The review team suggested new theories:
- It was not the work of a random killer, that Raonaid knew her killer as there was no record of a similar attack happening before or after this particular crime anywhere in the Dublin region.
- The nature of the attack would suggest that whoever killed the victim held some sort of personal grudge. Raonaid may have been killed by a female; the woman may have been known to Raonaid and she could have been killed after a personal disagreement caused the schoolgirl to break off contact with her. They identified a woman in her 30s who had a reputation for violence against women.
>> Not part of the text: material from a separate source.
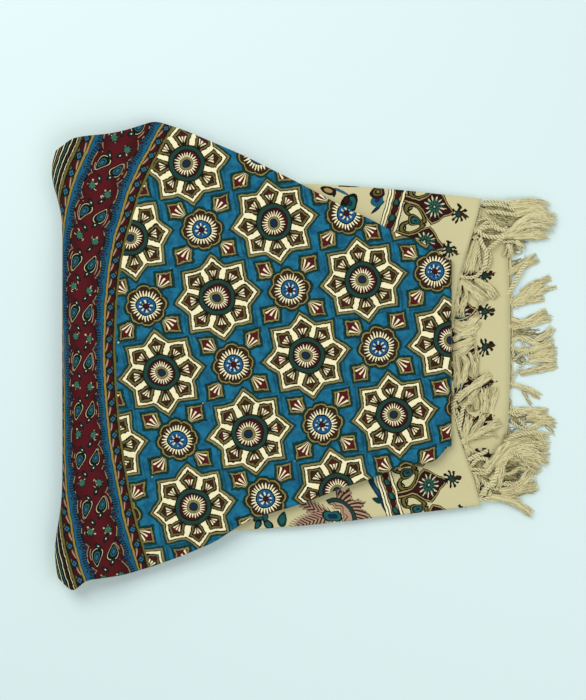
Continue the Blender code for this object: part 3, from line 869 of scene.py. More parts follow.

She left the country a year after the murder and still lives abroad.

==Tribute website==
On 28 August 2009, a website was launched by Jim and Deirdre Murray as a tribute to Raonaid and to generate awareness of the case. It received 50,000 hits in its first two days. However, the website was taken down due to the posting of a large proportion of abusive messages, necessitating a further Garda investigation into the matter.